Zhong Nanshan, a top respiratory disease expert and widely respected government adviser, said on Thursday that coronavirus should now be considered “a novel coronavirus cold,” not pneumonia, noting that the mortality rate omicron was now 0.1 percent and comparable to seasonal influenza.
Easing public fears is also an attempt to ensure that limited medical resources are not spent dealing with nonsevere cases. Officials have already warned the public against calling emergency services until they are in serious need of professional treatment.
A Chinese government-funded analysis by researchers in Hong Kong released this week found that total reopening in all areas of the county could result in nearly 1.1 million deaths and a surge in demand for hospital treatment that would be 1.5 to 2.5 times higher than capacity.

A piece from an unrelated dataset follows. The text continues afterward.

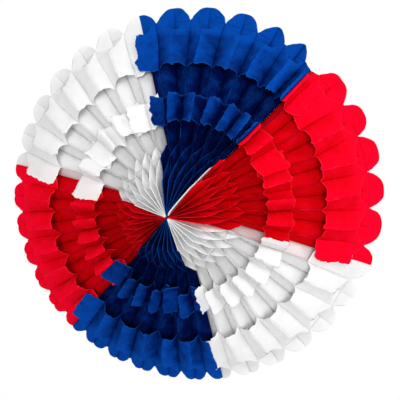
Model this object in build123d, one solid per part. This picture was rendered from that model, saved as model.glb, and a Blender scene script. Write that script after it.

With a gradual opening that gave time for 85 percent of the population to receive a fourth booster and 60 percent having access to antivirals, the number of estimated deaths fell to around 600,000.
Such dire predictions have led many Chinese families to err on the side of caution.
Luo Xia, 35, a translator who lives in Shenzhen, began making orders for herself and her family in mid-November when she first suspected a change in policy was coming. “I was worried for my parents, especially my mom. She doesn’t have good lungs,” she said.
When health authorities on Dec. 7 published a 10-point plan to relax covid controls, Luo turned to online platforms again to search for Ibuprofen but couldn’t find any immediately. She eventually made orders at an online store that sold the pills for three times the amount of the normal price. It took eight days for the shipment to be dispatched, instead of the usual two or three.
“You really have to make the right predictions and react quickly,” she said, adding that even she hadn’t expected the covid rules to be relaxed so fast. “The better solution would be for the central government to tell local governments what to prepare in advance. But it looks like some local governments made zero preparations.”
Pei-Lin Wu in Taipei and Lyric Li in Seoul contributed to this report.